Un Nabucco de contrastes en Oviedo

Un Nabucco de contrastes en Oviedo
Escena de Nabucco en Oviedo. Foto: Ópera de Oviedo

Nabucco, segundo título de la temporada de ópera ovetense, se presenta en el Teatro Campoamor con altibajos escénicos y vocales, salvados por una acertada dirección musical de Gianluca Marcianò y el Coro de la Ópera de Oviedo.
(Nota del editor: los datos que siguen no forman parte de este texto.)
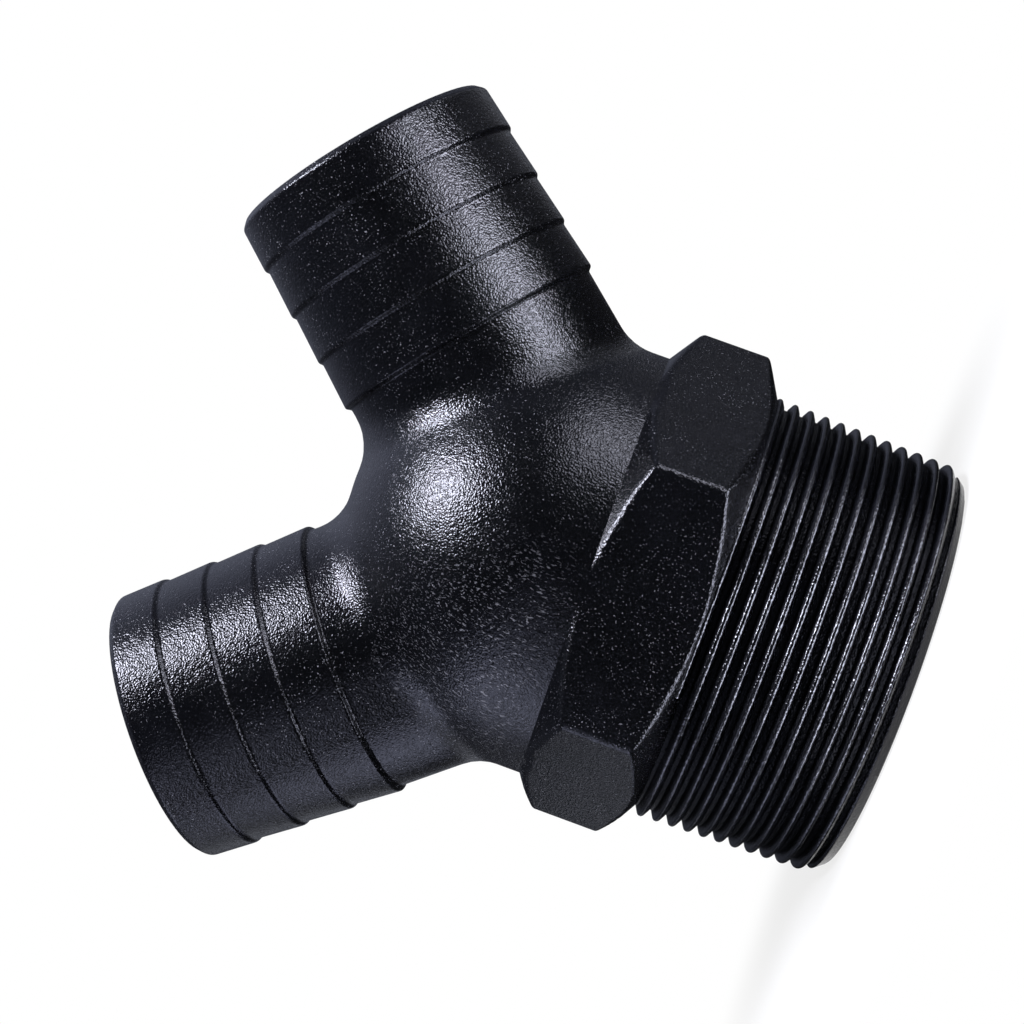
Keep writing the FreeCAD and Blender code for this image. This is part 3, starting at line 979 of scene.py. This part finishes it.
# %% Lay the table cloth
CLOTH_HOLE, CLOTH_HEIGHT, CLOTH_POINTS = 30.5 * MM, 0.2 * MM, 64
CLOTH_COLOUR = (0.86, 0.90, 1.04, 1.0)
RING_INNER, RING_OUTER, RING_LEVEL = (36 * MM, 41 * MM), (48 * MM, 58 * MM), 10.0
RING_FRONT, RING_LEFT = (-32 * MM, -12 * MM), (-34 * MM, -20 * MM)
EDGE_FROM, EDGE_TO = 0.10, 0.40
CLOTH_DARK, CLOTH_EDGE = 0.02, 0.40


def cloth_brightness(tree):
    parts = parts_of_place(tree)
    out = distance_out(tree)
    ring = ranged(tree, out, *RING_INNER, 0.0, RING_LEVEL, smooth=True)
    for value, limits, before, after in (
        (out, RING_OUTER, 1.0, 0.0),
        (parts["Y"], RING_FRONT, 1.0, 0.0),
        (parts["X"], RING_LEFT, 0.0, 1.0),
    ):
        ring = math_node(tree, "MULTIPLY", ring, ranged(tree, value, *limits, before, after, smooth=True))
    across = math_node(tree, "ABSOLUTE", parts["X"])
    edge = ranged(tree, across, EDGE_FROM, EDGE_TO, CLOTH_DARK, CLOTH_EDGE, smooth=True)
    return math_node(tree, "ADD", edge, ring)


def ring_mesh(name, inner, outer, height, count):
    turns = [2 * math.pi * i / count for i in range(count)]
    points = [(out * math.cos(t), out * math.sin(t), height) for out in (inner, outer) for t in turns]
    faces = [(i, count + i, count + (i + 1) % count, (i + 1) % count) for i in range(count)]
    mesh = bpy.data.meshes.new(name)
    mesh.from_pydata(points, [], faces)
    return mesh


cloth_mesh = ring_mesh("dark_table_cloth", CLOTH_HOLE, CURTAIN_RADIUS, CLOTH_HEIGHT, CLOTH_POINTS)
hang("dark_table_cloth", cloth_mesh, glowing_cloth("dark_table_cloth", CLOTH_COLOUR, cloth_brightness))
print("cloth of", len(cloth_mesh.polygons), "panels")

# %% [markdown]
# ## Hand the pieces over
# Both pieces belong to the one rigid body. The moulding stands for the solid it
# was copied from, and the thread goes with it.

# %% Tie the pieces to the body
for piece in (body, thread):
    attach(piece, "root")
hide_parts("wye_body")

bpy.context.scene.view_settings.view_transform = "Standard"
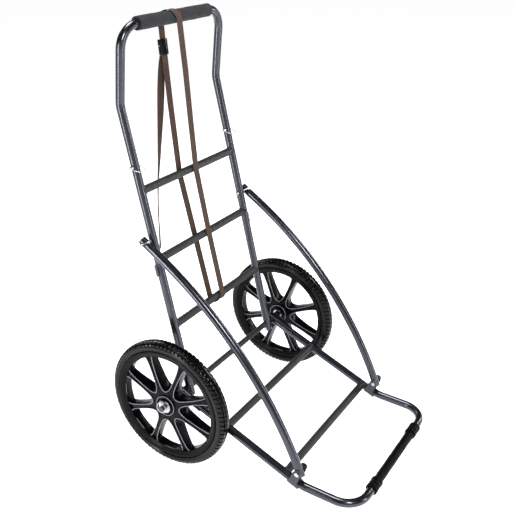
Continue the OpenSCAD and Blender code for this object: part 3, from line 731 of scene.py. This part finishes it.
def wheel_disc():
    """Spoked disc about X at the origin: ribs along each window, recessed faces between."""
    inner = petal_curve()
    n = len(inner)
    centre = WINDOW_MIDDLE
    outer = [sector_edge(centre, (p - centre).normalized()) for p in inner]
    for radius in (DISC_IN, DISC_OUT):
        for sign in (-1, 1):
            corner = Vector((radius * math.cos(HALF_SECTOR),
                             sign * radius * math.sin(HALF_SECTOR), 0))
            nearest = min(range(n), key=lambda i: (outer[i] - corner).length)
            outer[nearest] = corner
    normals = []
    for i in range(n):
        t = (inner[(i + 1) % n] - inner[i - 1]).normalized()
        side = Vector((t.y, -t.x, 0))
        normals.append(side if side.dot(inner[i] - centre) > 0 else -side)
    steps = [(0.0, -0.0010), (0.0003, -0.0003), (0.0009, 0.0), (RIB_W - 0.0008, 0.0),
             (RIB_W - 0.0002, -0.0004), (RIB_W + 0.0005, 0.0006 - RECESS),
             (RIB_W + 0.0014, -RECESS)]
    rows = [[(inner[i] + normals[i] * off, drop) for i in range(n)] for off, drop in steps]
    edge = [inner[i] + normals[i] * steps[-1][0] for i in range(n)]
    for share in (0.33, 0.67, 1.0):
        rows.append([(edge[i].lerp(outer[i], share), -RECESS) for i in range(n)])
    verts, faces = [], []
    for k in range(SPOKES):
        turn = Matrix.Rotation(2 * HALF_SECTOR * k, 3, "Z")
        base = len(verts)
        for sign in (1, -1):
            for row in rows:
                for p, drop in row:
                    q = turn @ p
                    verts.append(Vector((sign * (web_half(p.length) + drop), q.x, q.y)))
        count = len(rows)
        half = count * n
        for sign, offset in ((1, base), (-1, base + half)):
            for i in range(count - 1):
                for j in range(n):
                    m = (j + 1) % n
                    quad = (offset + i * n + j, offset + i * n + m,
                            offset + (i + 1) * n + m, offset + (i + 1) * n + j)
                    faces.append(quad[::-1] if sign > 0 else quad)
        for j in range(n):
            m = (j + 1) % n
            faces.append((base + j, base + m, base + half + m, base + half + j))
            a, b = outer[j], outer[m]
            for radius in (DISC_IN, DISC_OUT):
                if abs(a.length - radius) < 2e-4 and abs(b.length - radius) < 2e-4:
                    last = (count - 1) * n
                    faces.append((base + last + m, base + last + j,
                                  base + half + last + j, base + half + last + m))
    return verts, faces


def mirrored_section(half):
    """Closed section from its half with x from 0 up: the other half is added."""
    return half + [(-x, r) for x, r in half[::-1] if x > 0]


RIM = mirrored_section([
    (0.0, 0.1560), (0.0118, 0.1560), (0.0140, 0.1563), (0.0156, 0.1572), (0.0164, 0.1584),
    (0.0168, 0.1598), (0.0168, 0.1615), (0.0172, 0.1625), (0.0182, 0.1640), (0.0190, 0.1655),
    (0.0190, 0.1680), (0.0194, 0.1695), (0.0200, 0.1705), (0.0200, 0.1740), (0.0194, 0.1753),
    (0.0180, 0.1759), (0.0165, 0.1757), (0.0150, 0.1735), (0.0105, 0.1700), (0.0080, 0.1690),
    (0.0, 0.1690)])
HUB = mirrored_section([
    (0.0, 0.0131), (0.0244, 0.0131), (0.0250, 0.0137), (0.0250, 0.0212), (0.0244, 0.0219),
    (0.0205, 0.0222), (0.0198, 0.0230), (0.0196, 0.0285), (0.0202, 0.0293), (0.0224, 0.0297),
    (0.0230, 0.0302), (0.0230, 0.0318), (0.0224, 0.0325), (0.0196, 0.0330), (0.0186, 0.0345),
    (0.0170, 0.0352), (0.0, 0.0354)])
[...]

Era muy esperado el debut del director de escena asturiano Emilio Sagi en Nabucco, una ópera para la que, como él mismo se había encargado en señalar, se huiría de la clásica visión de las ‘óperas de barbas’. Sin renunciar a muchos de sus tics que son auténticas marcas de estilo (el uso de las sillas, de las telas, de las velas o incluso la propia concepción de la caja escénica nos remiten a otros celebrados títulos en su repertorio), Sagi apuesta por una ubicación atemporal que se sirve de elementos icónicos que nos sitúan geográficamente, y que sorprenden por lo acertado de su ubicación y lo efectivo de su (aparente) sencillez conceptual. Sin embargo lo rígido e impostado de muchos movimientos escénicos, sin lugar a dudas buscados, pero que en ocasiones, como ocurría en la entrada de Nabucco o el final del primer acto, resultaban demasiado fríos, llegaban a restar emoción a algunas situaciones.

Este tipo de concepción afectó sin dudas a algunas líneas de canto. Especialmente evidente fue el caso de Ekaterina Metlova, quien presentó una Abigaille histriónica y desatada que repercutió en su voz, con unos ataques en ocasiones demasiado violentos, y unos bruscos cambios de registro que desvirtuaban una voz por lo demás sobrada para tan exigente personaje, como tuvo ocasión de demostrar cuando se pudo desprender de lo hiperbólico del personaje en favor de una lírica más pura, como ocurrió en el “Anch’io dischiuso un giorno” o en todo el dúo con Nabucco en el tercer acto.

Escena de Nabucco
Escena de Nabucco en Oviedo. Foto: Ópera de Oviedo

A su lado Vladimir Stoyanov como rey tampoco llegó a copar todas las expectativas puestas en él, desarrollando un personaje muy acertado en lo dramático, pero que vocalmente fue de menos a más hasta culminar en el esperado “Dio di Giuda”, sin duda su mejor momento de la noche. Sin embargo le faltó volumen y cuerpo vocal para presentarse como un convincente Nabucco.

Mikhail Ryssov en el papel de Zaccaria sí se presentó como un bajo más puro, aunque con evidentes problemas de estabilidad en el registro más grave, y tanto el Ismaele de Sergio Escobar como la Fenena de Alessandra Volpe aprovecharon su tiempo –más limitado– para interpretar con acierto los papeles más líricos en la tradición del Verdi más romántico. Miguel Ángel Zapater (El Gran Sacerdote de Baal), Jorge Rodríguez-Norton (Abdallo) y Sara Rossini (Anna) solventaron sus apariciones, que no permitían grandes alardes, con eficiencia.

Pero decíamos al comienzo que el Coro de la Ópera de Oviedo –dirigido por Patxi Aizpiri– culminó una de sus mejores actuaciones, por empaste potencia y saber hacer dramático. No sólo en el espectacular comienzo o en el celebérrimo “Va, Pensiero” (recibido con una enorme ovación nada habitual en el público asturiano, que no acostumbra a grandes demostraciones de afecto hacia los coros), sino que sus miembros vertebran dramática y musicalmente una función que se pone en sus manos en no pocas ocasiones, y en todas ellas salen victoriosos.

La dirección musical de Gianluca Marcianò no sorprendió por una original lectura, pero se abandona sin complejos al Verdi más guerrero y espectacular, y cuida la línea melódica con gran mimo en los momentos más íntimos, con especial protagonismo de las maderas o el violoncello solista. Consigue generar una paleta de colores muy viva y variada, sin perder nunca el nervio característico de la música verdiana, necesario para no caer en la monotonía, aspecto que consigue gracias a una entregada Oviedo Filarmonía, formación que demuestra con cada aparición en el foso del Teatro Campoamor su versatilidad y especialización dentro del teatro lírico.